* _Task requirements_:
Give back the lines exactly, from the first one to the line with "fillet(nose_edges + corner_edges, radius=nose_radius)", both ends included.

* _Source material_:

____________

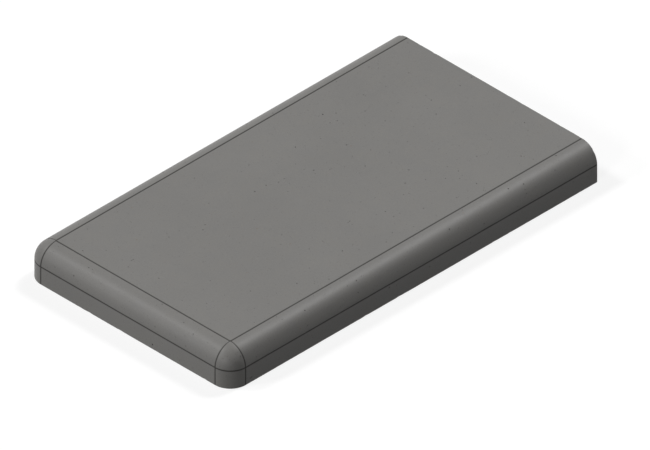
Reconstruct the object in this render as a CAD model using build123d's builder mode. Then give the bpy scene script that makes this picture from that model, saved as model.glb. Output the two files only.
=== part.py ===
"""Concrete coping stone: the closing slab of a run of wall coping, cast in one piece.

The upper arris of both long sides and of the closed end is a full quarter-round
nose, and each closed corner is an eighth of a ball over a quarter cylinder of the
same radius. The other end is cast square, to butt against the next stone. Under the
overhang a half-round drip follows the three exposed sides and runs out at the joint.

Frame: millimetres, origin at the middle of the bed face, +Z up, +X along the length
towards the joint end, so that the closed end faces -X.
"""

import os

from build123d import *

# Driving dimensions, in millimetres
length = 600.0  # over the closed nose to the joint face
width = 335.0  # over both long noses
thickness = 50.0  # bed face to top face
nose_radius = 25.0  # upper arris of the exposed sides, and the closed corners in plan
drip_radius = 6.0  # half-round drip, so 12 wide and 6 deep
drip_inset = 25.0  # exposed face to the drip's centre line
drip_corner_radius = 20.0  # bend of the drip's centre line at the closed corners

with BuildPart() as coping_stone:
    # The plain slab
    with BuildSketch(Plane.XY):
        Rectangle(length, width)
    extrude(amount=thickness)

    # The nose round the exposed sides, with the closed corners rounded in one go:
    # equal radii on the three edges of a corner make it a part of a ball
    top_edges = coping_stone.faces().sort_by(Axis.Z)[-1].edges()
    nose_edges = top_edges.sort_by(Axis.X)[:-1]
    upright_edges = coping_stone.edges().filter_by(Axis.Z)
    corner_edges = upright_edges.group_by(Axis.X)[0]
    fillet(nose_edges + corner_edges, radius=nose_radius)

    # The drip: out at the joint face, round the closed end and back
    joint_x = length / 2
    drip_x = -length / 2 + drip_inset
    drip_y = width / 2 - drip_inset
    with BuildLine(Plane.XY) as drip_line:
        FilletPolyline(
            (joint_x, -drip_y),
            (drip_x, -drip_y),
            (drip_x, drip_y),
            (joint_x, drip_y),
            radius=drip_corner_radius,
        )
    with BuildSketch(Plane(origin=drip_line.line @ 0, z_dir=drip_line.line % 0)):
        Circle(drip_radius)
    sweep(path=drip_line.line, mode=Mode.SUBTRACT)

coping_stone.part.label = "coping_stone"

os.makedirs("parts", exist_ok=True)
export_step(coping_stone.part, "parts/coping_stone.step")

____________

* _Expected output_:
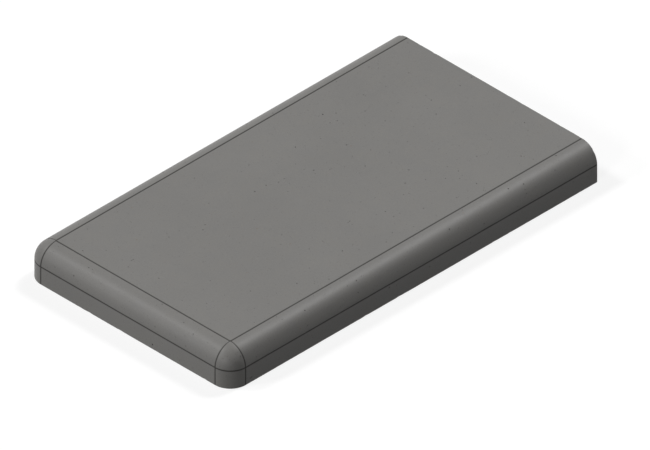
Reconstruct the object in this render as a CAD model using build123d's builder mode. Then give the bpy scene script that makes this picture from that model, saved as model.glb. Output the two files only.
=== part.py ===
"""Concrete coping stone: the closing slab of a run of wall coping, cast in one piece.

The upper arris of both long sides and of the closed end is a full quarter-round
nose, and each closed corner is an eighth of a ball over a quarter cylinder of the
same radius. The other end is cast square, to butt against the next stone. Under the
overhang a half-round drip follows the three exposed sides and runs out at the joint.

Frame: millimetres, origin at the middle of the bed face, +Z up, +X along the length
towards the joint end, so that the closed end faces -X.
"""

import os

from build123d import *

# Driving dimensions, in millimetres
length = 600.0  # over the closed nose to the joint face
width = 335.0  # over both long noses
thickness = 50.0  # bed face to top face
nose_radius = 25.0  # upper arris of the exposed sides, and the closed corners in plan
drip_radius = 6.0  # half-round drip, so 12 wide and 6 deep
drip_inset = 25.0  # exposed face to the drip's centre line
drip_corner_radius = 20.0  # bend of the drip's centre line at the closed corners

with BuildPart() as coping_stone:
    # The plain slab
    with BuildSketch(Plane.XY):
        Rectangle(length, width)
    extrude(amount=thickness)

    # The nose round the exposed sides, with the closed corners rounded in one go:
    # equal radii on the three edges of a corner make it a part of a ball
    top_edges = coping_stone.faces().sort_by(Axis.Z)[-1].edges()
    nose_edges = top_edges.sort_by(Axis.X)[:-1]
    upright_edges = coping_stone.edges().filter_by(Axis.Z)
    corner_edges = upright_edges.group_by(Axis.X)[0]
    fillet(nose_edges + corner_edges, radius=nose_radius)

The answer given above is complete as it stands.